In 2020, the Institute for Health Metrics and Evaluation and UNICEF found that a third of the world’s children have lead poisoning, and estimated that 1.23 million children in the United States have high blood lead levels.

That number will now rise thanks to a change in the way the Centers for Disease Control and Prevention defines lead poisoning.

The agency used to define lead poisoning in children as 5 micrograms per deciliter of a child’s blood. Now, it has lowered that number to 3.5 micrograms per deciliter.

The move is in response to recommendations by a committee of experts in child health, toxicology and related areas who are charged with advising the Health and Human Services Department on lead exposure and prevention.

The number of children who meet the criteria is expected to double with the new rule, the Associated Press reports.

A recent study in JAMA Pediatrics found that more than a half-million children tested nationwide had detectable blood lead levels.

Lead poisoning is preventable and can be kept at bay by reducing exposure to lead-based paints, contaminated soil and certain foods, medicines and cosmetic products, usually imported from other countries.

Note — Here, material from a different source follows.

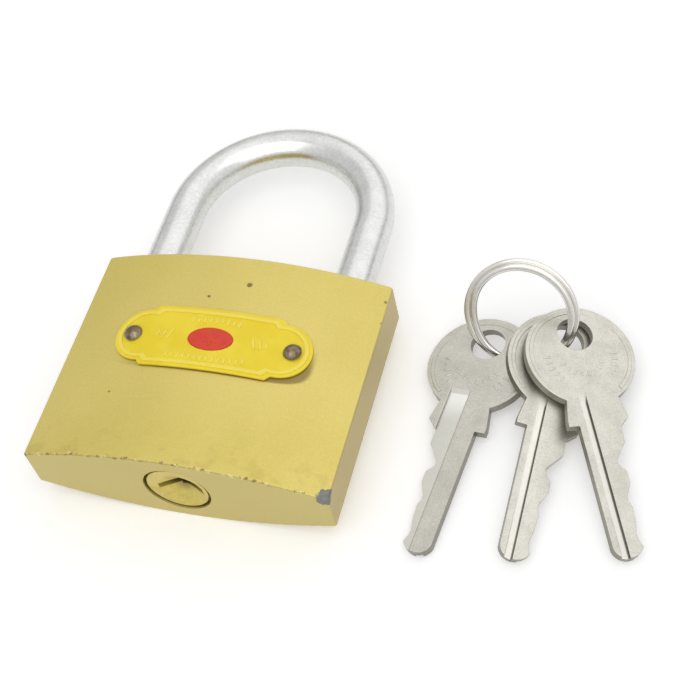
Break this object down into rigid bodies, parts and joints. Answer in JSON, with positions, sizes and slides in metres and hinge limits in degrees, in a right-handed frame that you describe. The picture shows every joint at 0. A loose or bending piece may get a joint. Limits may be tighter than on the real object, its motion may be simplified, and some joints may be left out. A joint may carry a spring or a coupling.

Low-income children and children of color, many of whom live in housing built before national lead-based paint laws were revised in 1978, are disproportionately affected nationwide.

Young children are especially at risk because of their rapid growth and development. They’re also curious and tend to put things in their mouths as they explore the world around them. Their bodies can absorb up to five times as much ingested lead as adults. “No level of lead is safe, and yet half of our nation’s children are at risk of lead exposure, often in their own home,” Health and Human Services Secretary Xavier Becerra said in a news release.